The first Irish expedition arrives at the South Pole on January 8, 2008. Team leader Pat Falvey (50), Dr. Clare O’Leary (35), Jonathan Bradshaw (36) and Shaun Menzies (42) arrive at their destination after covering the final 23 kilometres.

The expedition has been trekking since November through some of the harshest known conditions, battling icy winds, sub-zero temperatures and snowstorms. The squad, who make up the Beyond Endurance expedition, travel approximately 1,100 km (680 miles), with each member hauling a sledge weighing over 150 kg (330 lbs.).

“We’re so happy to be here, we can’t believe it,” says Falvey. “We’re ecstatic but totally exhausted, shattered, and worn away. It’s now -32.5 degrees Celsius (-26.5 F) and I’m chattering from the cold but so excited. All of the meridians and all of the longitudes passed through the point where my hand was. By walking around the South Pole, I could go back in time to yesterday or go a day ahead to tomorrow.”

A spokesman for the team confirms their arrival at their destination at around 7:30 p.m. Irish time.

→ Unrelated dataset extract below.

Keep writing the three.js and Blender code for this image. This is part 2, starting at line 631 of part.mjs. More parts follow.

Deputy team leader, Dr. O’Leary, is the first Irish woman to make it to the South Pole. She is also the first Irish woman to climb Mount Everest and the first to complete the Seven Summits Challenge. A specialist in gastroenterology and general internal medicine, she is based in Tipperary University Hospital, Clonmel, where she works as a consultant.

Menzies and Bradshaw are relatively inexperienced high-altitude trekkers who are invited to join the expedition.

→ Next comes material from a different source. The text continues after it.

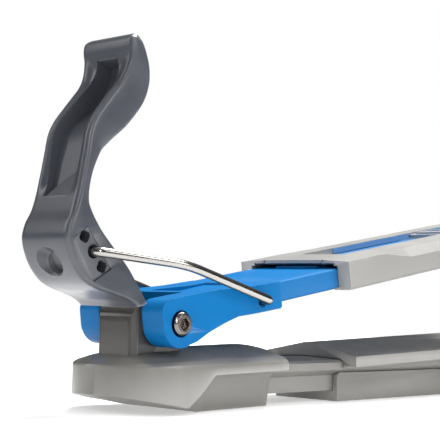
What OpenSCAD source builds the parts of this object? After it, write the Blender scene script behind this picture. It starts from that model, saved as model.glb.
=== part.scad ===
// Touring adapter for alpine ski bindings.
// The adapter's base stands in for a boot sole, and a hinged platform above it carries the boot.
// Frame: X runs from toe to heel, Z is up, and Z = 0 is the sole plane.
// The origin lies on the sole, straight below the toe pivot. Everything is symmetric about Y = 0.

/* [Base] */
// Half the width of the sole-shaped base
base_half = 34.5; // [33:0.5:36]
// X of the very tip of the toe
toe_tip_x = -27.6; // [-30:0.2:-26]
// Length of the rounded nose of the toe block
nose_len = 25.7; // [22:0.1:28]
// X of the rear face of the toe block
block_end_x = 71.3; // [68:0.1:75]
// X of the front face of the heel base
heel_front_x = 125; // [120:1:130]
// X of the end of the heel base
heel_end_x = 320; // [315:1:325]
// Thickness of the flange that a binding clamps
flange_t = 5.4; // [4.5:0.1:6]
// Rise of the crown above the flange edges
crown_rise = 6.4; // [5:0.1:7]

/* [Pivot] */
// Height of the toe pivot above the sole
pivot_z = 41.7; // [41:0.1:43]
// Radius of the pivot pin
pin_r = 4; // [3.5:0.1:4.5]
// Angle at which the arm is raised
arm_angle = 9.5; // [5:0.5:12]
// Half the width of the hinge post
post_half = 13; // [12:0.5:13.5]

/* [Arm and bar] */
// Half the width of the arm behind its ears
arm_half = 31.2; // [30.8:0.1:31.5]
// Half the width over the two ears
ear_half = 29.5; // [28.5:0.1:30]
// Distance from the pivot to the end of the arm
arm_end = 69.2; // [66:0.1:70]
// Half the width of the slide bar
bar_half = 30.3; // [29:0.1:30.5]
// Distance from the pivot to the rear end of the slide bar
bar_end = 245; // [235:1:245]

/* [Platform] */
// Distance from the pivot to the front of the cover
cover_start = 116; // [114:1:120]
// Half the width of the cover
cover_half = 38.5; // [38:0.1:39]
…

“This a very historic occasion. It is very exciting. It shows that Ireland can play its part in polar exploration,” spokesman Niall Foley says from the team’s base in Killarney, County Kerry. The team is in good spirits and resting at the Amundsen-Scott South Pole Station, he adds. “They’re well and being taken care of by the researchers there. They’re having a cup of cocoa I think.”

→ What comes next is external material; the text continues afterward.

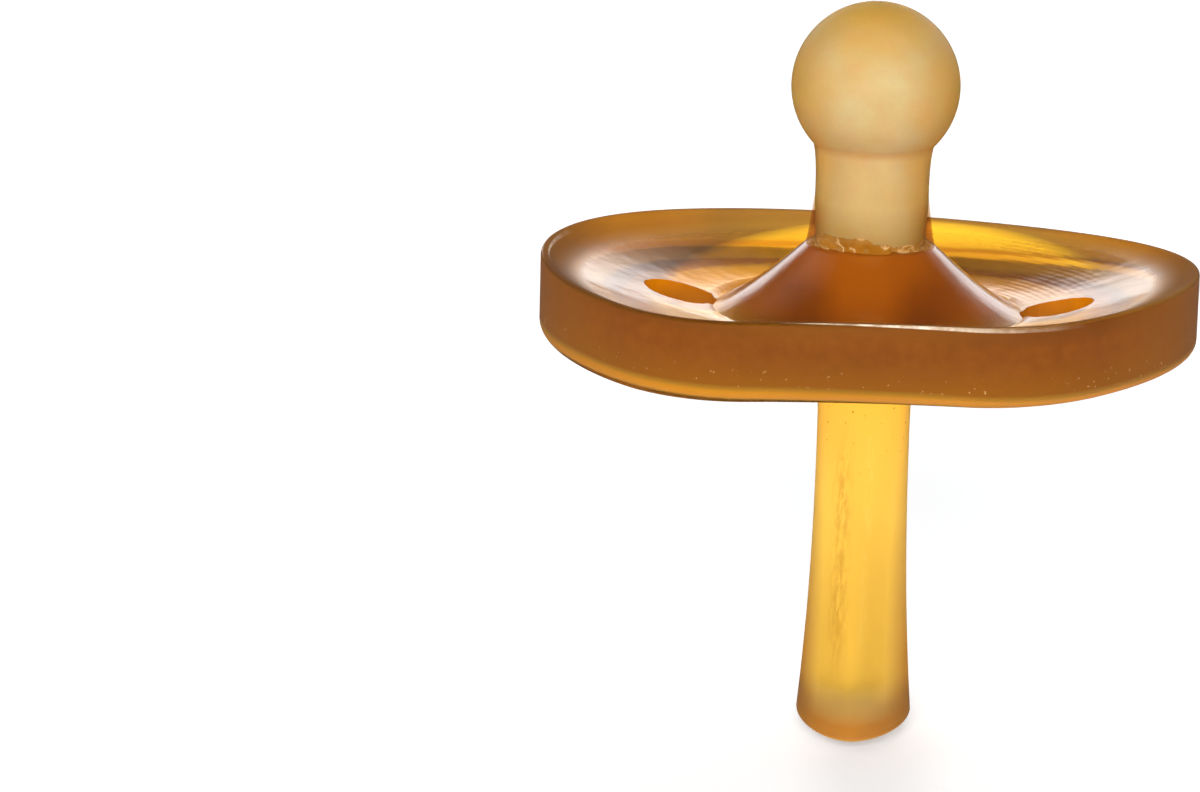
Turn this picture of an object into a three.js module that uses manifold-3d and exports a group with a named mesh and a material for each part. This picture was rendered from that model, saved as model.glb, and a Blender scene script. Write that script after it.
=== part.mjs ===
// A baby's pacifier moulded from natural rubber: an amber shield with a nose notch and two
// vent holes, a pale hollow teat held in the shield's collar, and a paddle handle whose round
// foot plugs the shield's centre from behind.
//
// Millimetres, +Z towards the mouth. The shield's long way is X and its nose notch faces -Y.
// The part stands on the end of its handle at Z = 0, and X = 0, Y = 0 is the middle of the
// whole outline, so the teat's axis passes a little on the notch side of it.
import * as THREE from 'three';
import { mergeVertices } from 'three/addons/utils/BufferGeometryUtils.js';
import Module from 'manifold-3d';

const wasm = await Module();
wasm.setup();

// ---- driving dimensions -------------------------------------------------------------------

const GAP = 0.3;                  // clearance between pieces that touch or are bonded

// Shield outline: four tangent arcs from the middle of the notch to the middle of the chin side.
const NOTCH_FROM_AXIS = 19.4;
const NOTCH_RADIUS = 33.3;
const NOTCH_TURN = 14.0;          // degrees, bending outwards
const LOBE_RADIUS = 11.07;
const LOBE_TURN = 56.5;
const SIDE_RADIUS = 23.4;
const SIDE_TURN = 98.4;

// Shield section, as heights above the back of its rim at the middle of the notch.
const RIM_HEIGHT = 6.3;
const BOW = 1.25;                 // the two ends stand this much nearer the face
const RIM_BAND = 3.4;             // width of the smooth back of the rim
const RIM_EDGE = 1.0;             // rounding of the rim's back edge
const LIP_WIDTH = 0.9;
const LIP_EDGE = 0.25;
const RECESS_DRAFT = 0.9;
const RECESS_DEPTH = 1.0;         // the web's level back lies this far inside the rim
const WEB_TOP = 3.3;              // lowest height of the dish, just outside the cone
const WEB_INNER_RADIUS = 12.6;
const DISH_POWER = 1.35;
const VENT_RADIUS = 2.9;
const VENT_FROM_AXIS = 14.8;

// Cone, collar and the stepped bore through them.
const CONE_PROFILE = [[11.2, 3.8], [9.7, 4.7], [8.2, 5.8], [6.8, 7.0], [5.8, 7.9], [5.1, 8.5]];
const COLLAR_PROFILE = [[4.92, 9.3], [4.78, 10.2], [4.7, 11.0]];
const SOCKET_RADIUS = 4.35;
const SOCKET_FLOOR = 7.6;
const BORE_RADIUS = 3.0;
const PLUG_SEAT = 4.0;
const PLUG_SEAT_RADIUS = 5.85;

// Teat: a neck that swells into a ball.
const BULB_CENTRE = 21.1;
const BULB_RADIUS = 6.6;
const NECK_RADIUS = 4.45;
const NECK_WAIST = 13.2;
const TEAT_WALL = 1.25;
const TEAT_FOOT = SOCKET_FLOOR + 1.0;

// Handle: how far it reaches behind the rim, and its half widths [height, across, along].
const HANDLE_REACH = 30.6;
const HANDLE_STATIONS = [
  [-0.2, 3.9, 4.2], [-3.0, 3.7, 4.35], [-8.0, 3.65, 5.0], [-14.0, 3.72, 6.3],
  [-20.0, 3.92, 7.4], [-25.5, 4.25, 8.2], [-29.0, 4.53, 8.45],
];
const HANDLE_END_EDGE = 1.1;      // rounding around the end face
const HANDLE_END_CROWN = 0.6;     // how far the end face swells
const HANDLE_END_FLAT = 0.45;     // share of the end face that is flat
const HANDLE_SQUARENESS = 2.3;    // 2 is an ellipse, more is squarer
const PIN_TOP = 6.6;

// ---- the frame ----------------------------------------------------------------------------

const rad = THREE.MathUtils.degToRad;

// One stretch of the outline: a circular arc from a point, left turns positive.
function arc(from, heading, radius, turn, steps) {
  const side = Math.sign(turn);
  const centre = new THREE.Vector2(-Math.sin(heading), Math.cos(heading))
    .multiplyScalar(radius * side).add(from);
  const points = [];
  for (let i = 0; i <= steps; i += 1) {
    const angle = heading + (turn * i) / steps;
    const inward = new THREE.Vector2(-Math.sin(angle), Math.cos(angle));
    points.push({ at: centre.clone().addScaledVector(inward, -radius * side), inward, angle });
  }
  return points;
}

// The shield's whole outline about the teat's axis, counter-clockwise from the notch.
function shieldOutline() {
  const turns = [-rad(NOTCH_TURN), rad(LOBE_TURN), rad(SIDE_TURN)];
  const notch = arc(new THREE.Vector2(0, -NOTCH_FROM_AXIS), 0, NOTCH_RADIUS, turns[0], 4);
  const lobe = arc(notch.at(-1).at, notch.at(-1).angle, LOBE_RADIUS, turns[1], 7);
  const side = arc(lobe.at(-1).at, lobe.at(-1).angle, SIDE_RADIUS, turns[2], 13);
  const closing = Math.PI - side.at(-1).angle;
  const chinRadius = side.at(-1).at.x / Math.sin(closing);
  const chin = arc(side.at(-1).at, side.at(-1).angle, chinRadius, closing, 7);
  const right = [...notch, ...lobe.slice(1), ...side.slice(1), ...chin.slice(1)];
  const left = right.slice(1, -1).reverse().map(({ at, inward }) => ({
    at: new THREE.Vector2(-at.x, at.y),
    inward: new THREE.Vector2(-inward.x, inward.y),
  }));
  return [...right, ...left];
}

const OUTLINE = shieldOutline();
const HALF_WIDTH = Math.max(...OUTLINE.map((p) => p.at.x));
const NOTCH_SIDE = Math.min(...OUTLINE.map((p) => p.at.y));
const CHIN_SIDE = Math.max(...OUTLINE.map((p) => p.at.y));
const AXIS_Y = -(NOTCH_SIDE + CHIN_SIDE) / 2;
const RIM_BACK = HANDLE_REACH;

// ---- solids from stacked rings ------------------------------------------------------------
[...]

The team flies from the South Pole back to Ireland, via Chile, arriving on January 16. The Beyond Endurance Expedition begins in 2006 with an ambitious adventure by a group of “ordinary” people aged from 21 to 61 traveling across South Georgia, landing on Elephant Island, a mountainous ice-covered island off the Antarctic coast.

The purpose of the expedition is to give budding explorers the chance to see Antarctica. From this group, Menzies, a Dublin IT consultant, is selected for rigorous training in Greenland for the South Pole expedition. There they meet up with Bradshaw, a budding adventurer who has explored remote parts of the Himalayas, Africa and New Zealand, who is on a separate trek.

The four adventurers retrace the steps of some of the best-known Irish Antarctic explorers, including Ernest Shackleton and Tom Crean. In 2004, County Kerry native Mike Barry becomes the first Irish man to trek to the South Pole as part of an international expedition. However, Falvey’s squad has now become the first Irish-led team to perform the feat.

President Mary McAleese says the achievement, which coincides with the one hundredth anniversary of Ernest Shackleton’s first attempt on the South Pole, is “particularly poignant.” “I congratulate Pat Falvey, Clare O’Leary, Jonathon Bradshaw and Shaun Menzies on their remarkable accomplishment, and send my very best wishes to their many supporters in this mammoth undertaking.”

Taoiseach Bertie Ahern says he has been following the team’s expedition since the team set out. “Total admiration is perhaps the best way to sum up my thoughts on what you have achieved,” Ahern says. “You are continuing a proud tradition of Irish adventurers, and you should be very proud of your wonderful achievement.”